Wes Golladay - Analyst
Hey, good morning, guys. It looks like G&A was up quarter to quarter. Were there any acquisition or one-time items in that?
Kevin Habicht - CFO
Not necessarily. The bulk of that was driven by, as I mentioned, cash and noncash accruals for short-term and long-term comps this year compared to last year. We're pretty much on track to where we felt we would be for G&A for the year; nothing's changed in that guidance.
Wes Golladay - Analyst
Okay. And I see that the line of credit is just under $200 million. Are you going to look to take that out with an unsecured note later this year?
Kevin Habicht - CFO
Yes. I think in our capital plan, as we make acquisitions, as we've done historically for years, as that balance gets north of $200 million, $250 million, then we'll look to turn that piece of capital, that bank line, out to longer capital. And so that's probably in the cards. The market's obviously wide open for that kind of thing.
Wes Golladay - Analyst
Okay, and one final one --
Craig Macnab - CEO
Wes, as we mentioned, our acquisition activity is coming together nicely and we are going to be looking at a variety of refinancing and financing alternatives over the next couple of months. The good news is that, as Kevin just noted, the capital markets are wide open, spreads are very, very tight. If you look at the big banks, most of them are announcing that loan growth is difficult and we hope to be able to help them a little bit. (Laughs)
Wes Golladay - Analyst
Nice. Okay, turning to your acquisitions. We noticed that you were buying mini-golf facilities. Is this one of the new categories for you or is it an existing tenant?
Craig Macnab - CEO
In the first quarter, that was actually not one of the new tenants. In the first quarter, the new tenants were just straight down the middle, casual dining being one of them. I think we're going to continue to focus on companies that are well run, that consistently are profitable, where we like the real estate. And right now, as some of these companies are doing well and they're opening new stores, we're finding pretty good opportunities.
Wes Golladay - Analyst
Okay, thank you, guys.
Operator
Joshua Barber, Stifel Nicholaus.
Joshua Barber - Analyst
Good morning.
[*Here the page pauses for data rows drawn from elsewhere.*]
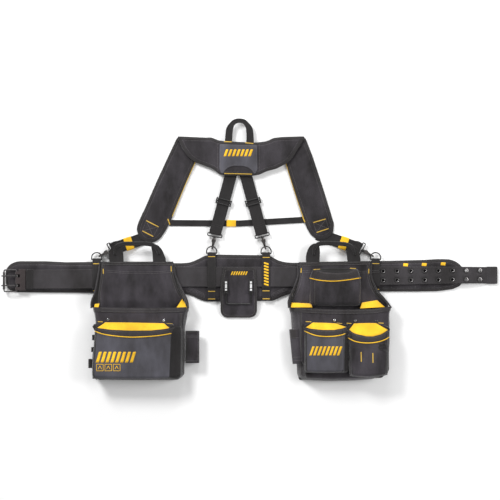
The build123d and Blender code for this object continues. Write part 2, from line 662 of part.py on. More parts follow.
def pocket(rim_x0, rim_x1, foot_x0, foot_x1, rim_y, foot_y, z0, z1, wall=CLOTH, corner=22.0):
    """A sewn box open towards +Y and at its back: front, two sides and a bottom."""

    def outline(inset, rim):
        points = [(rim_x0 + inset, rim), (rim_x1 - inset, rim), (foot_x1 - inset, foot_y + inset),
                  (foot_x0 + inset, foot_y + inset)]
        face = make_face(Polyline(*points, close=True))
        feet = [v for v in face.vertices() if v.Y < (rim + foot_y) / 2]
        return fillet(feet, corner - inset)

    outer = extrude(Pos(0, 0, z0) * outline(0, rim_y), z1 - z0)
    top_edges = [e for e in outer.edges() if e.center().Z > z1 - 0.1 and e.center().Y < rim_y - 1]
    outer = fillet(top_edges, 4.5)
    inner = extrude(Pos(0, 0, z0 - 1) * outline(wall, rim_y + 12), z1 - wall - z0 + 1)
    return outer - inner


def main_pocket(side):
    """The big pocket, sewn to the back panel."""
    box = pocket(*POUCHES[side]["main"], POCKET_RIM_Y, POUCH_BOTTOM_Y + 1, 0, MAIN_TOP_Z)
    return box - UNDER


def rivets(side):
    """Domed rivets through the main pocket's top band."""
    shapes = []
    for x, y in POUCHES[side]["rivets"]:
        dome = Pos(x, y, MAIN_TOP_Z + 0.1) * Cylinder(4.0, 1.4, align=(Align.CENTER, Align.CENTER, Align.MIN))
        shapes.append(fillet(dome.edges().sort_by(Axis.Z)[-1], 1.1))
    return group(shapes)


def handle(side):
    """Webbing handle: two flat legs that narrow into a folded grip over the brace."""
    left, right = POUCHES[side]["handle"]
    half, z0, t = 19.5, PANEL_Z + CLOTH + 0.1, 2.6
    grip_y0, grip_y1 = 87.0, 98.0
    z_foot = z0
    foot_y = 28.0
    legs = [
        prism([(x - half, foot_y), (x - half, 66), (x - half + tuck_left, 90), (x + half - tuck_right, 90),
               (x + half, 66), (x + half, foot_y)], z_foot, z_foot + t)
        for x, tuck_left, tuck_right in ((left, 12, 9), (right, 9, 12))
    ]
    grip = prism([(left - 8, grip_y0), (left - 2, grip_y1), (right + 2, grip_y1), (right + 8, grip_y0)],
                 z_foot, z_foot + 4.4)
    return legs[0] + legs[1] + grip


def tube_sleeve(x0, x1, y0, y1, z0, z1, wall=1.8):
    """A flat sleeve open at both ends, along Y."""
    outer = slab(x0, x1, y0, y1, z0, z1)
    return outer - slab(x0 + wall, x1 - wall, y0 - 1, y1 + 1, z0 + wall, z1 - wall)


def right_tool_sleeve():
    """Sleeve along the right pouch's slanted inner side."""
    rim_x, _, foot_x, _ = POUCHES["right"]["main"]
    slant = math.degrees(math.atan((foot_x - rim_x) / (POCKET_RIM_Y - POUCH_BOTTOM_Y - 1)))
    return Location((rim_x, POCKET_RIM_Y, 0), (0, 0, slant)) * tube_sleeve(-15, -0.1, -168, -64, 18, 42)


def upper_pocket():
    """Pocket on the right pouch's back panel: thin at its foot and open at the top."""
    on_panel = PANEL_Z + CLOTH + 0.05
    box = pocket(214, 368, 221, 364, 100, 0, -30, UPPER_FOOT_T)
    leaning = Location((0, -96, on_panel), (UPPER_LEAN, 0, 0)) * box
    return leaning - slab(180, 400, -130, 40, -60, on_panel)


def left_side_loops():
    """Three tool loops down the left pouch's outer side."""
    rim_x, _, foot_x, _ = POUCHES["left"]["main"]
    shapes = []
    for y, reach, length in ((-186, 9, 16), (-222, 6, 14), (-264, 10, 26)):
        along = (POCKET_RIM_Y - y + length / 2) / (POCKET_RIM_Y - POUCH_BOTTOM_Y - 1)
        x1 = rim_x + (foot_x - rim_x) * along - 0.1
        loop = slab(x1 - reach, x1, y - length / 2, y + length / 2, 16, 40)
        shapes.append(loop - slab(x1 - reach + 1.6, x1 + 1, y - length, y + length, 18, 38))
    return group(shapes)


def belt_size_tabs():
    """Three woven tabs on the pad, above the eyelets."""
    on_pad = PAD_T + 0.05
    return group([slab(x - 8, x + 8, y - 5, y + 5, on_pad, on_pad + 1.2)
                  for x, y in ((503, 31.5), (559, 32.5), (616, 34.5))])


# ---------------------------------------------------------------- every node
def nodes():
    """Yields each node's name and shape."""
    yield "belt_pad", belt_pad()
    yield "belt_strap", belt_strap()
    yield "belt_eyelets", belt_eyelets()
    yield "belt_keeper", belt_keeper()
    yield "belt_size_tabs", belt_size_tabs()
    yield "buckle_tab", buckle_tab()
    yield "buckle_frame", buckle_frame()
    yield "buckle_roller", buckle_roller()
    yield "buckle_prongs", buckle_prongs()
    for place in ("front", "back"):
        yield f"{place}_d_ring_tabs", group([d_ring_tab(f"{place}_{s}") for s in ("left", "right")])
        yield f"{place}_snap_eyes", group([snap_eye(f"{place}_{s}") for s in ("left", "right")])
    for name in RINGS:
        yield f"d_ring_{name}", d_ring(name)
        yield f"snap_hook_{name}", snap_hook(name)
        yield f"snap_gate_{name}", snap_gate(name)
    for side in ("left", "right"):
        yield f"back_brace_{side}", back_brace("back_" + side)
        yield f"adjuster_{side}", adjuster("back_" + side)
        yield f"front_brace_{side}", front_brace("front_" + side)
        yield f"front_keeper_{side}", front_keeper("front_" + side)
        yield f"shoulder_pad_{side}", shoulder_pad(side)
    yield "chest_strap", chest_strap()
    yield "chest_keeper", chest_keeper()
    yield "yoke_body", yoke_body()
    yield "yoke_panel", yoke_panel()
    yield "hanging_loop", hanging_loop()
    yield "hammer_holder", hammer_holder()
    yield "hammer_loop", hammer_loop()
    yield "hammer_loop_sleeves", loop_sleeves()
    for side in ("left", "right"):
        yield f"{side}_back_panel", back_panel(side)
        yield f"{side}_belt_tunnel", belt_tunnel(side)
        yield f"{side}_main_pocket", main_pocket(side)
        yield f"{side}_rivets", rivets(side)
        yield f"{side}_handle", handle(side)
    on_main = MAIN_TOP_Z + 0.05
    yield "left_front_pocket", pocket(-431, -196, -437, -203, -160, -309, on_main, FRONT_TOP_Z)
    yield "right_front_pocket_inner", pocket(196, 317, 195, 317, -160, -290, on_main, FRONT_TOP_Z)
    yield "right_front_pocket_outer", pocket(322, 450, 328, 447, -163, -300, on_main, FRONT_TOP_Z)
    yield "right_upper_pocket", upper_pocket()
    yield "left_tool_sleeve", tube_sleeve(-159.6, -117, -262, -166, 22, 40)
    yield "right_tool_sleeve", right_tool_sleeve()
    yield "left_side_loops", left_side_loops()


if __name__ == "__main__":
    os.makedirs("parts", exist_ok=True)
    for node_name, node_shape in nodes():
        write(node_name, node_shape)
        print(node_name, round(node_shape.volume))
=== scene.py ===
"""The carpenter's tool belt as seen: woven pads, sewn pouches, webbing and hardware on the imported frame.

Lengths in this script are millimetres until make() or MM turns them into metres.
"""

import math
import random

import bpy
import numpy as np
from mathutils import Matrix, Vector, noise
from mathutils.bvhtree import BVHTree
from mathutils.geometry import delaunay_2d_cdt


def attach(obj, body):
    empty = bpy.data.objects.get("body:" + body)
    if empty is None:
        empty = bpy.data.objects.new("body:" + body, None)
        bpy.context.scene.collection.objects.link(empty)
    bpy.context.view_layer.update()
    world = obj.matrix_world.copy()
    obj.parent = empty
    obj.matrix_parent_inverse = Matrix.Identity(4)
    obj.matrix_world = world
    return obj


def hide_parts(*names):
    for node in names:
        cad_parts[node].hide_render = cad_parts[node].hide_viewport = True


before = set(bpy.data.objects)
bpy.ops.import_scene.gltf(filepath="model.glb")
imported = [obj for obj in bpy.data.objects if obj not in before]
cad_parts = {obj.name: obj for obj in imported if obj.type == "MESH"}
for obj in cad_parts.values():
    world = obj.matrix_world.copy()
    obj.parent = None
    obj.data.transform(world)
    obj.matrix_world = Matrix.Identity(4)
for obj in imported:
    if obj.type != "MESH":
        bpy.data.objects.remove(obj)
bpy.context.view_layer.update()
random.seed(11)

MM = 0.001
ROOT = "belt_and_braces"
UP = np.array([0.0, 0.0, 1.0])


# ---------------------------------------------------------------- materials
class Nodes:
    """A few words for building a material's node tree."""

    def __init__(self, name):
        self.material = bpy.data.materials.new(name)
        self.material.use_nodes = True
        self.tree = self.material.node_tree
        self.tree.nodes.clear()
        self.out = self.add("ShaderNodeOutputMaterial")
        self.shader = self.add("ShaderNodeBsdfPrincipled")
        self.link(self.shader.outputs[0], self.out.inputs["Surface"])

    def add(self, kind, **values):
        node = self.tree.nodes.new(kind)
        for key, value in values.items():
            if hasattr(node, key):
                setattr(node, key, value)
            else:
                node.inputs[key].default_value = value
        return node

    def link(self, a, b):
        self.tree.links.new(a, b)

    def math(self, operation, a, b=None):
        node = self.add("ShaderNodeMath", operation=operation)
        for socket, value in zip(node.inputs, (a, b)):
            if value is None:
                continue
            if isinstance(value, (int, float)):
                socket.default_value = value
            else:
                self.link(value, socket)
        return node.outputs[0]

    def mix(self, factor, a, b, blend="MIX"):
        node = self.add("ShaderNodeMix", data_type="RGBA", blend_type=blend)
        for socket, value in ((node.inputs[0], factor), (node.inputs[6], a), (node.inputs[7], b)):
            if isinstance(value, (int, float)):
                socket.default_value = value
            elif isinstance(value, tuple):
                socket.default_value = (*value, 1.0)
            else:
                self.link(value, socket)
        return node.outputs[2]

    def ramp(self, factor, low, high):
        node = self.add("ShaderNodeMapRange")
        node.inputs["From Min"].default_value = low
        node.inputs["From Max"].default_value = high
        self.link(factor, node.inputs["Value"])
        return node.outputs[0]

    def noise(self, vector, scale, detail=3.0, rough=0.55):
        node = self.add("ShaderNodeTexNoise", Scale=scale, Detail=detail, Roughness=rough)
        self.link(vector, node.inputs["Vector"])
        return node.outputs["Fac"]

    def bump(self, height, strength, distance, normal=None):
        node = self.add("ShaderNodeBump", Strength=strength, Distance=distance)
        self.link(height, node.inputs["Height"])
        if normal is not None:
            self.link(normal, node.inputs["Normal"])
        return node.outputs[0]


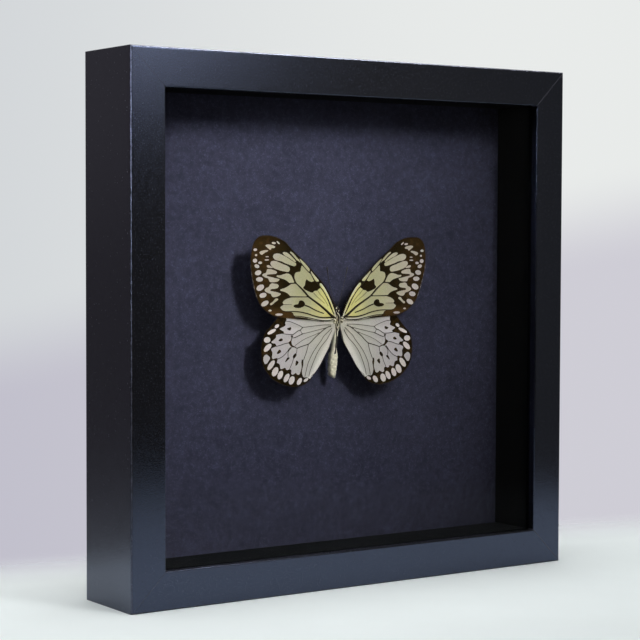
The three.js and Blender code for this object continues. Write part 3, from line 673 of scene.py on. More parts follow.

You had touched before, and Wes had just alluded to, some new investment categories, I guess, that you were exploring. And we've seen a couple of your competitors start branching into some very newer asset classes. Is that something that's on your mind, or do you really think that you're going to stick to retail and maybe slightly more exotic retail?
Craig Macnab - CEO
Josh, we're always looking at all of these new categories. But right now in retail, we continue to find that the risk-adjusted returns are exactly where we like them. So while we're looking at other categories and might do something in those areas, right now we prefer the retail category.
Joshua Barber - Analyst
Okay. And on your preference for debt going forward, you had mentioned before the thought about a bond offering. Would that be something more to lines of a straight senior bond, or would you look to do something like a convertible bond again?
Craig Macnab - CEO
We're not going to be announcing that on this call, but I appreciate the question. But I think what you might see when we release our 10-Q, which is coming up pretty soon here, we have actually locked in long-term Treasuries.
Joshua Barber - Analyst
That's helpful. Thank you.
Operator
(OPERATOR INSTRUCTIONS) Andrew Dizio, Janney Capital Markets.
Andrew Dizio - Analyst
Thanks. Good morning, guys.
Craig Macnab - CEO
Morning, Andrew.
Andrew Dizio - Analyst
Just a question around the auto services business you guys have been in for a few quarters right now -- I think that was 12 properties. Wondering if there's any update on the potential to sell that. Any idea of what that could mean as a source of funds.
Craig Macnab - CEO
It's probably a little early in the cycle of operating that business. As you recall, we have one of the big -- arguably the largest national operator is our manager for that. The business is somewhat seasonal and right now we're in the healthier part of the year for the next couple of quarters. And the business is right on track with our budget. With a little bit more maturity of operations, we will be looking to do something. However, right now on this conference call is too early to be thinking about that.
Andrew Dizio - Analyst
Sure, that's fair. Thanks, Craig. And just one other question. Looking at the -- obviously, you guys made some acquisitions, sold a couple of properties, and occupancy remained around stable. Just wondering if you can give some color on the tenant move-outs that you saw.
Craig Macnab - CEO
Color on the what, Andrew?
Andrew Dizio - Analyst
The tenant move-outs.
Craig Macnab - CEO
It's as close to nonexistent as it gets. What we've had is we had some leasing and one or two properties going vacant, but not enough to move the needle one way or another. If anything, our leasing activity right now is looking quite promising.
Andrew Dizio - Analyst
Good; thanks a lot, guys.
Craig Macnab - CEO
But it's very small dollars, those changes.
Andrew Dizio - Analyst
Thanks.
Operator
(OPERATOR INSTRUCTIONS) Gentlemen, I'm showing no further questions in my queue at this time.
Craig Macnab - CEO
Kathy, thanks very much. We appreciate all of you paying attention and listening to our call. We look forward to seeing some of you in Las Vegas at ICSC and more of you in New York City at the May REIT meeting. Till we see you again, have a great couple of weeks. Thanks very much.
Operator
Thank you. Ladies and gentlemen, this does conclude today's teleconference. You may disconnect your lines at this time.